• _Task_:
Write out all of the data exactly as it appears.

• _Provided material_:
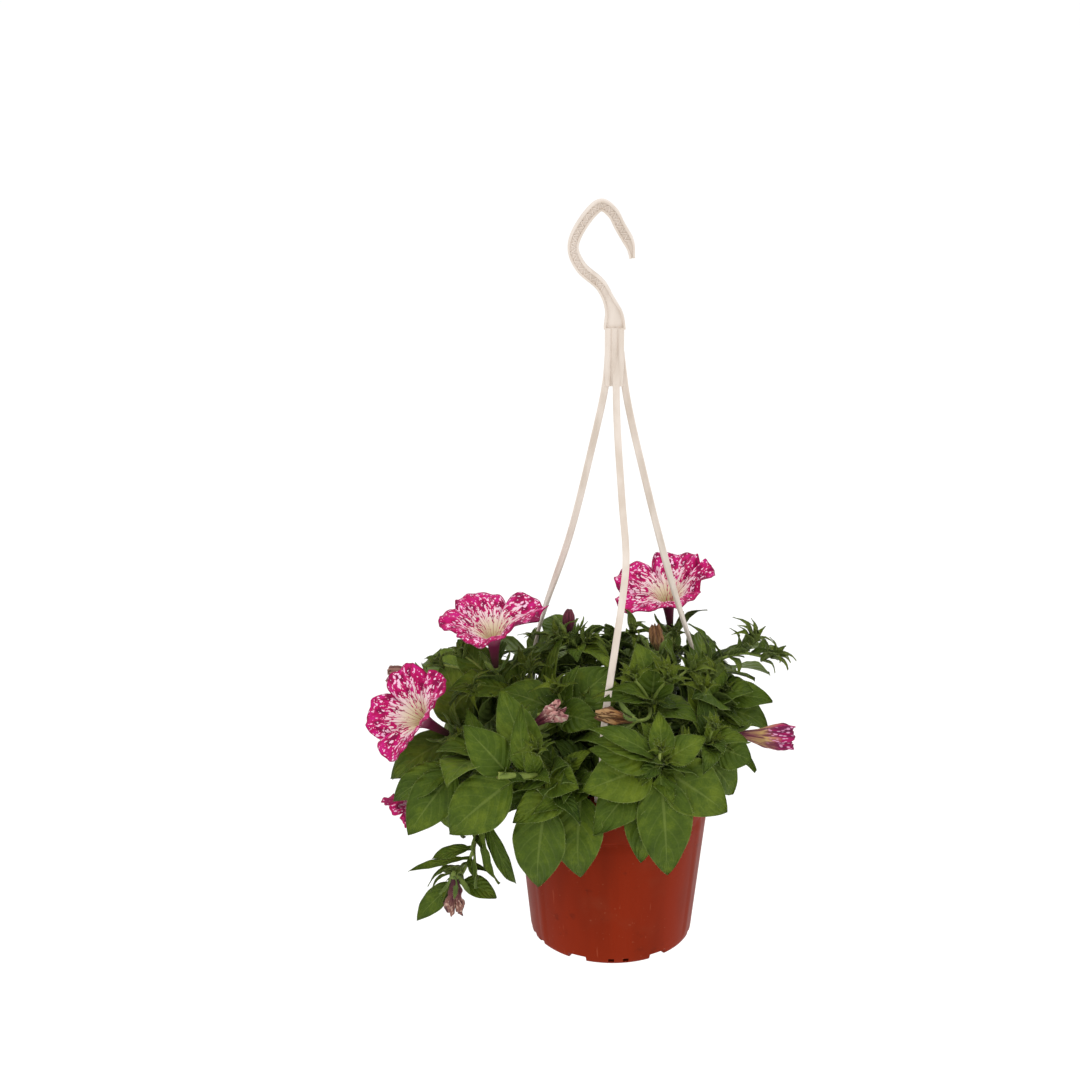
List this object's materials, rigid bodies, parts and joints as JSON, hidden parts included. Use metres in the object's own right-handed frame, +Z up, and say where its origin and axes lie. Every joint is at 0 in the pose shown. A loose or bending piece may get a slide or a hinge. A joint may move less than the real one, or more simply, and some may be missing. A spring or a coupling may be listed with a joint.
{
  "type": "petunia hanging basket",
  "caption": "Flowering petunia in a plastic hanging pot, with a one-piece hanger whose hook carries the pot on flat straps clipped to the rim.",
  "frame": {"origin": "under the hook's bow, where the hanger rests on what carries it", "axes": "+Z up, +X to the right with the hook's mouth on that side, +Y to the back; the front strap is at -Y"},
  "size_m": [0.2881, 0.2387, 0.525],
  "materials": {
    "pot_plastic": "moulded terracotta-coloured plastic, satin",
    "hanger_plastic": "moulded off-white plastic, satin",
    "soil": "dark peat-based potting soil",
    "foliage": "soft matt green leaves and stems with fine hairs",
    "petals": "magenta petals speckled with white, cream in the throat",
    "spent_petals": "dry crumpled petals, brown and pink",
    "bud": "dark purple closed bud"
  },
  "bodies": {
    "root": {"pot": "pot_plastic", "soil": "soil", "hanger": "hanger_plastic", "stem_front_right": "foliage", "stem_front_left": "foliage", "stem_low_front": "foliage", "stem_left_front": "foliage", "stem_trailing": "foliage", "stem_left": "foliage", "stem_left_back": "foliage", "stem_top_left": "foliage", "stem_centre_left": "foliage", "stem_centre_back": "foliage", "stem_top_right": "foliage", "stem_centre_right": "foliage", "stem_right_front": "foliage", "stem_right": "foliage", "stem_right_shoot": "foliage", "stem_right_back": "foliage", "stem_back_right": "foliage", "stem_back_left": "foliage", "stem_back_top": "foliage", "bloom_top_left": "petals", "bloom_top_right": "petals", "bloom_left": "petals", "bloom_low_left": "petals", "bloom_folded": "petals", "spent_bloom_front_left": "spent_petals", "spent_bloom_front": "spent_petals", "spent_bloom_top": "spent_petals", "spent_bloom_left": "spent_petals", "spent_bloom_trailing": "spent_petals", "bud_top": "bud"}
  },
  "joints": []
}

• _Result_:
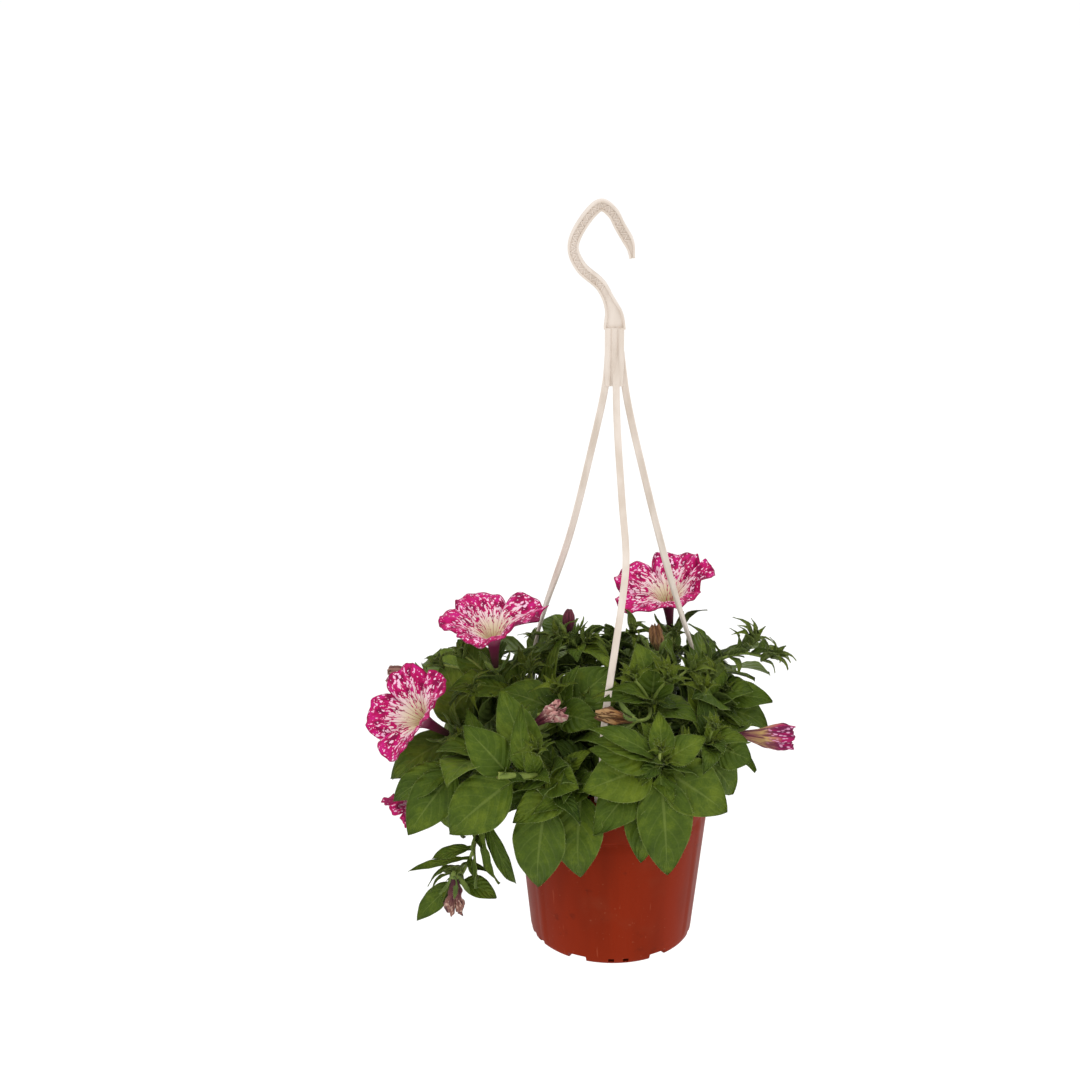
List this object's materials, rigid bodies, parts and joints as JSON, hidden parts included. Use metres in the object's own right-handed frame, +Z up, and say where its origin and axes lie. Every joint is at 0 in the pose shown. A loose or bending piece may get a slide or a hinge. A joint may move less than the real one, or more simply, and some may be missing. A spring or a coupling may be listed with a joint.
{
  "type": "petunia hanging basket",
  "caption": "Flowering petunia in a plastic hanging pot, with a one-piece hanger whose hook carries the pot on flat straps clipped to the rim.",
  "frame": {"origin": "under the hook's bow, where the hanger rests on what carries it", "axes": "+Z up, +X to the right with the hook's mouth on that side, +Y to the back; the front strap is at -Y"},
  "size_m": [0.2881, 0.2387, 0.525],
  "materials": {
    "pot_plastic": "moulded terracotta-coloured plastic, satin",
    "hanger_plastic": "moulded off-white plastic, satin",
    "soil": "dark peat-based potting soil",
    "foliage": "soft matt green leaves and stems with fine hairs",
    "petals": "magenta petals speckled with white, cream in the throat",
    "spent_petals": "dry crumpled petals, brown and pink",
    "bud": "dark purple closed bud"
  },
  "bodies": {
    "root": {"pot": "pot_plastic", "soil": "soil", "hanger": "hanger_plastic", "stem_front_right": "foliage", "stem_front_left": "foliage", "stem_low_front": "foliage", "stem_left_front": "foliage", "stem_trailing": "foliage", "stem_left": "foliage", "stem_left_back": "foliage", "stem_top_left": "foliage", "stem_centre_left": "foliage", "stem_centre_back": "foliage", "stem_top_right": "foliage", "stem_centre_right": "foliage", "stem_right_front": "foliage", "stem_right": "foliage", "stem_right_shoot": "foliage", "stem_right_back": "foliage", "stem_back_right": "foliage", "stem_back_left": "foliage", "stem_back_top": "foliage", "bloom_top_left": "petals", "bloom_top_right": "petals", "bloom_left": "petals", "bloom_low_left": "petals", "bloom_folded": "petals", "spent_bloom_front_left": "spent_petals", "spent_bloom_front": "spent_petals", "spent_bloom_top": "spent_petals", "spent_bloom_left": "spent_petals", "spent_bloom_trailing": "spent_petals", "bud_top": "bud"}
  },
  "joints": []
}